Household chemicals

Choose natural alternatives to reduce your cancer risks and protect the environment

Many products used at home, such as soaps and detergents, are meant to be washed down the drain. But other products commonly found on kitchen shelves are toxic to people and the environment, and many are, when used improperly, are carcinogenic – meaning chemicals in them have been linked to cancer.

Oven cleaners, floor wax, furniture polish, drain cleaners and spot removers are examples.

Check the labels of products such as these for the following toxic components: lye, phenols, petroleum distillates, trichlorobenzene.

Products containing these chemicals pose a potential threat to health, if improperly used, and also present real environmental hazards when it comes to disposal.

For example, some people think the periodic use of a toxic drain cleaner will prevent clogging when simply pouring a kettle of boiling water down the drain can be just as effective.

If a drain is plugged, try using a plunger and put some muscle into it before resorting to strong chemicals.

Another remedy for a clogged drain is to pour 1/2 cup of baking soda into the drain first, then slowly pour in 1/2 cup of white vinegar; let it stand for 15 minutes, then flush it with boiling water.

It’s often possible to use an alternative, less toxic method to clean or to polish. Ovens, for example, can be cleaned by applying table salt to spills, then scrubbing with a solution of baking soda and water.

A combination of lemon oil and linseed oil makes a good furniture polish.

When you feel it’s absolutely necessary to use a product containing toxic chemicals, some cautions should be observed.

As with pesticides, read the label and use the product only as directed.

Some products become even more dangerous when mixed with others; for example, chlorine bleach mixed with ammonia can produce deadly chloraminehing and rubber gloves may be necessary; good ventilation is a must.

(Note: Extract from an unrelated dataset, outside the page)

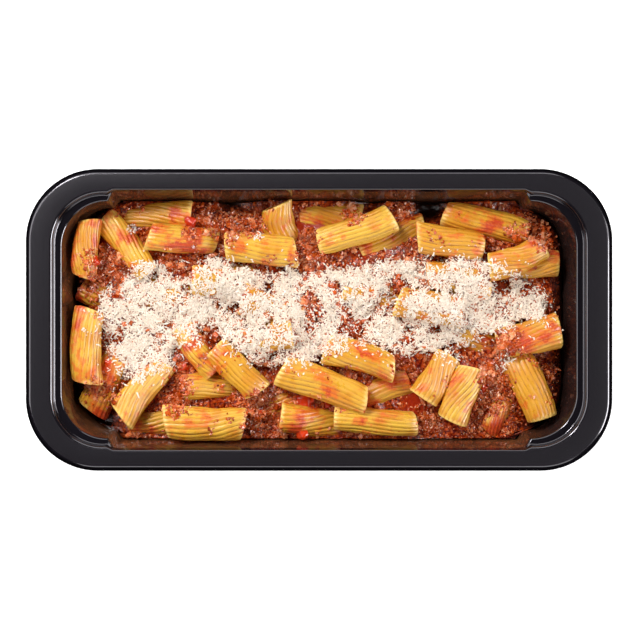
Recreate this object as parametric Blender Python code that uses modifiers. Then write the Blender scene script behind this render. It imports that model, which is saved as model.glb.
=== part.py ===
"""Rigatoni bolognese with grated cheese, filling a black plastic ready-meal tray.

Metres, +Z up. The origin is the bottom centre of the tray's base, +X runs along the tray
and +Y points to the far long side. Two solids: the thin-walled tray, and the heap of food,
which is a core of meat sauce with the rigatoni, mince and cheese that show fused on.
"""
import math
import random
from collections import namedtuple

import bmesh
import bpy
from mathutils import Euler, Matrix, Vector, noise
from mathutils.bvhtree import BVHTree

MM = 0.001

# Tray: outer sizes over the skirt, then its profile from the outside in
TRAY_LENGTH = 272.0 * MM
TRAY_WIDTH = 140.0 * MM
TRAY_HEIGHT = 42.0 * MM
TRAY_CORNER = 33.4 * MM
PLASTIC = 0.7 * MM
SKIRT_DROP = 3.6 * MM
SKIRT_FLARE = 1.9 * MM
RIM_BEND = 0.9 * MM
FLANGE_AT_ENDS = 9.6 * MM
FLANGE_AT_CORNER_SIDES = 8.4 * MM
FLANGE_AT_BAY = 7.0 * MM
EDGE_BEND = 0.5 * MM
EDGE_CORNER = 23.5 * MM
BEND_SHARE = 0.3
STEP_CREASE = 0.1 * MM
BAY_STEP_SHARE = 0.6
BAY_LEDGE_RISE = 0.3 * MM
STEP_DEPTH = 3.0 * MM
STEP_SLOPE = 0.9 * MM
LEDGE_AT_ENDS = 3.4 * MM
LEDGE_AT_SIDES = 2.9 * MM
LEDGE_CORNER = 21.0 * MM
CORNER_PER_DRAFT = 0.35
CORNER_PER_FILLET = 0.5
WALL_DRAFT = math.radians(8.0)
BAY_DRAFT = math.radians(9.5)
BASE_FILLET = 6.0 * MM
FILLET_STEPS = 3
BASE_FLATTEN = 0.05 * MM
SHARP_ANGLE = math.radians(35.0)
PLASTIC_COLOUR = (0.024, 0.023, 0.027)
PLASTIC_ROUGHNESS = 0.35
FOOD_COLOUR = (0.62, 0.27, 0.07)
FOOD_ROUGHNESS = 0.4

# The long sides stand further out between the corners: the jog starts here and runs this far
JOG_STATION = 98.2 * MM
JOG_RUN = 2.8 * MM
JOG_TO_CORNER = 0.3 * MM

ARC_STEPS = 11
FOOD_ARC_STEPS = 5
FOOD_SIDE_STEPS = 7
FOOD_END_STEPS = 3
FOOD_GAP = 0.35 * MM
FITTING_STEPS = 4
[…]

Some of the products found in American homes have chemical ingredients that are potentially harmful.

Look under the kitchen sink, in the bathroom and in the garage for examples. There you’ll find oven cleaners, paint remover, bug killers, solvents, drain cleaners and more. These products are potentially harmful to people and to the environment and should be used with care.

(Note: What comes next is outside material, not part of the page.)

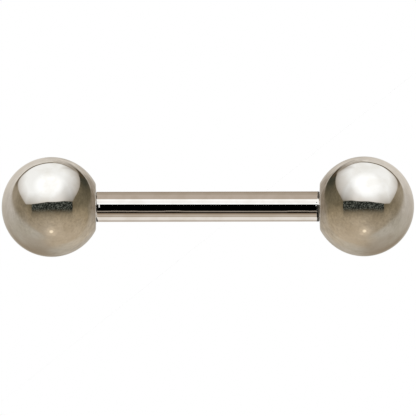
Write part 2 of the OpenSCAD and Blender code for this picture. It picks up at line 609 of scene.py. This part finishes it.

Public concern about the use and disposal of hazardous chemicals has grown dramatically in recent years.

In 1976, Congress passed the Resource Conservation and Recovery Act (RCRA), which set up regulatory procedures governing generation, storage, transport, treatment and disposal of hazardous materials.

There is, however, no regulation of household hazardous wastes, which must be taken care of by individuals.

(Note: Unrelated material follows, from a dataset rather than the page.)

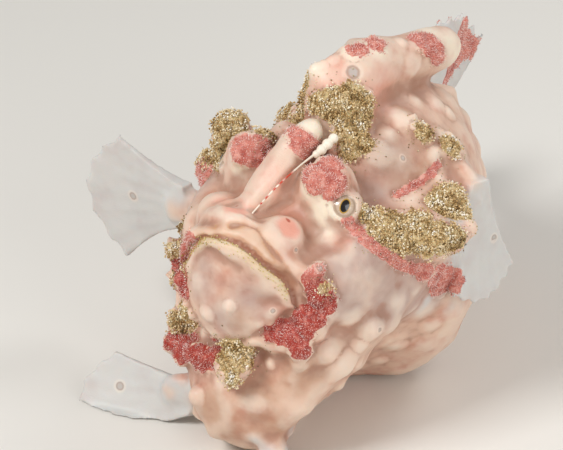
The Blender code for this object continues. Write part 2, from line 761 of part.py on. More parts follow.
def main():
    clear_scene()
    whole, jaw, lobe, spine = body(), lower_jaw(), third_spine(), second_spine()
    arms, fans, fins, balls = limbs(), hands(), median_fins(), eyes()
    rod, lure = lure_rod()

    grown_body = swollen(whole, GAP + 0.1)
    grown_jaw = swollen(jaw, GAP, 1800, 0.6)
    grown_arms = {name: swollen(obj, GAP, 600, 0.5) for name, obj in arms.items()}
    grown_spine = swollen(spine, GAP, 600, 0.5)

    thin_out(whole, BODY_TRIANGLES)
    rest_on_floor(whole)
    thin_out(jaw, JAW_TRIANGLES)
    thin_out(lobe, LOBE_TRIANGLES)
    thin_out(spine, SPINE_TRIANGLES)
    thin_out(lure, 140)
    for obj in arms.values():
        thin_out(obj, LIMB_TRIANGLES)

    sockets = []
    for side in SIDES.values():
        socket = ellipsoid(eye_centre(side), (EYE_RADIUS + GAP,) * 3, rings=9, sides=14)
        sockets.append(mesh_object("socket", *socket))
    pits = nostril_pits()
    carve(whole, grown_jaw, *sockets, *pits)
    stalk_way = (-0.50, 0.866, 0.0)
    stalk_middle = (-8.4, STALK_AT, -14.0)
    head, trunk, stalk = part_off(
        whole,
        ("head", "trunk", "tail_stalk"),
        ((0, NECK_AT, 0), stalk_middle),
        ((0, 1, -NECK_LEAN), stalk_way),
    )

    carve(lobe, grown_body)
    carve(spine, grown_body)
    carve(rod, grown_body, grown_spine)
    for name, obj in arms.items():
        carve(obj, grown_body)
        carve(fans[name.replace("arm", "fin").replace("limb", "fin")], grown_arms[name], grown_body)
    for obj in fins.values():
        carve(obj, grown_body)

    nodes = [head, jaw, trunk, stalk, lobe, spine, rod, lure]
    nodes += [*arms.values(), *fans.values(), *fins.values(), *balls.values()]
    for obj in list(bpy.data.objects):
        if obj not in nodes:
            bpy.data.objects.remove(obj, do_unlink=True)
    finish(nodes)


main()
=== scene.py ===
# A warty frogfish resting on its breast: one skin over the whole fish, wet eyes, folded lure, prickles, sand.
# Places are millimetres from the point midway between the eyes: +X is the fish's left, -Y its face, +Z up.
import math

import bpy
import numpy as np
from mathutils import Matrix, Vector, noise
from mathutils.bvhtree import BVHTree
from mathutils.geometry import barycentric_transform


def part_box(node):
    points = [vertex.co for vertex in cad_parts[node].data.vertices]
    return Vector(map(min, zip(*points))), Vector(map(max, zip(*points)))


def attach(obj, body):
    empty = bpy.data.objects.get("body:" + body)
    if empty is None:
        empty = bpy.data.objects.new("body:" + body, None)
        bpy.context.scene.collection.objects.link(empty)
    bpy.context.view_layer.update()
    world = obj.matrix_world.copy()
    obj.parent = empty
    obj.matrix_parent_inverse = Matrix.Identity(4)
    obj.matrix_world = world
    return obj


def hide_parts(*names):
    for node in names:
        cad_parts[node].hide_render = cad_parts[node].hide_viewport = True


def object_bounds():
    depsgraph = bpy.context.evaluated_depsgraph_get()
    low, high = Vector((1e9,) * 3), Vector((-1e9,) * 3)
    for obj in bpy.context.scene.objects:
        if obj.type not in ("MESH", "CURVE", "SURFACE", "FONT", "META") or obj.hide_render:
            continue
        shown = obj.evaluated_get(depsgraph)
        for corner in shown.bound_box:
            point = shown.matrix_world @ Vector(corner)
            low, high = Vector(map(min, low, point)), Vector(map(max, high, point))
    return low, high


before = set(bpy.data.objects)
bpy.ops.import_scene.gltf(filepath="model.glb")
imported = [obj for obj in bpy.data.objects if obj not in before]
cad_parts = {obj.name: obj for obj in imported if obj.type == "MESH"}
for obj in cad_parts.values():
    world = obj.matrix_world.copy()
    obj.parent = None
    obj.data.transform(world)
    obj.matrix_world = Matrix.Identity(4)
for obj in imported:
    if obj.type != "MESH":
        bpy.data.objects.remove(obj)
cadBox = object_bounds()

mm = 0.001

photo = {
    "width": 563,  # pixels
    "midEye": (287, 186),  # pixel of the point midway between the eyes
    "pixelsPerMm": 8.4,  # at that point
    "distance": 300.0,  # camera to that point, mm
    "azimuth": 42.0,
    "elevation": 27.0,
    "middle": (281.5, 225.0),
    "sightGap": 1.5,  # mm of skin that may stand before a place which still counts as seen
}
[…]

One of the most-used home cleaning products is detergent. Many detergent products formulated for automatic washing machines and dishwashers contain phosphorous, which causes water quality problems in lakes and rivers.

The detergent industry has responded to this problem by developing products that contain little or no phosphate.

For example, all liquid detergents are phosphorous-free, as are some powders.

Again, the label will clearly tell you the phosphorous content. The range is from about 13 percent, in some automatic dishwashing detergents, to none.

When you have a choice, buy the low phosphorous product.

Among the most toxic household products are those used for home repair and maintenance.

Paints, preservatives, strippers, brush cleaners and solvents contain a wide range of chemicals, some of which are suspected carcinogens (cancer-causing). These products should never be put into sewer or septic systems – in other words, not down the drain. To reduce these problems, buy only what you need.